The Wall Street crash

The grandaddy of all modern financial disasters began with a frantic flurry of selling (more than 12m shares) on Black Thursday, October 24 1929. Trading slowed somewhat over the next few days, but a sudden slump in share prices gave it second wind, and on October 29, Black Tuesday, the world's foremost capital market crashed, with investors selling a total of 16,410,030 shares, a number not exceeded until 30 years later. Some $14bn was wiped off the value of the New York Stock Exchange in the first day alone, obliging unhappy NYSE clerks to work until 5am the next morning to record all the transactions. By 1933, some 11,000 of America's 25,000 banks had gone bust (although most of the big boys, the Morgans and Rockefellers and Lehmans, survived) and millions of investors were ruined, 11 of them famously jumping from upper-floor windows of Wall Street as the scale of the catastrophe - and of their own losses - became apparent. This was a crash so enormous, so profound, that it marked the end of one era and the start of another; the Roaring Twenties came to a close, the Black Thirties began. Over the next few years, America's jobless total climbed to 13m and millions lost their homes in the Great Depression. Stock prices were still 75% below their 1929 peak as late as April 1942, and it took the market as a whole a quarter of a century to recover.

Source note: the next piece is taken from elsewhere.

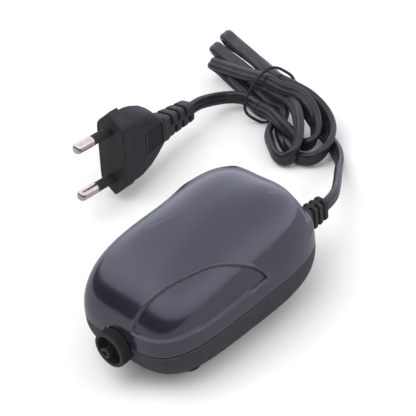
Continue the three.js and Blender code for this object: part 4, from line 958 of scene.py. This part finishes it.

The Wall Street crash, you may not be surprised to learn, followed a decade-long speculative boom during which millions of investors piled into the stock market and borrowed to buy more. Rising share prices prompted more and more people to invest and more and more banks to lend more and more, creating a classic economic bubble. By the time the end came, brokers would lend you as much as 60% of the face value of the shares you wanted to buy. To those with a little knowledge of economics, this may sound alarmingly familiar. Also familiar may be the fact that the American president of the day declared it would be inappropriate to intervene.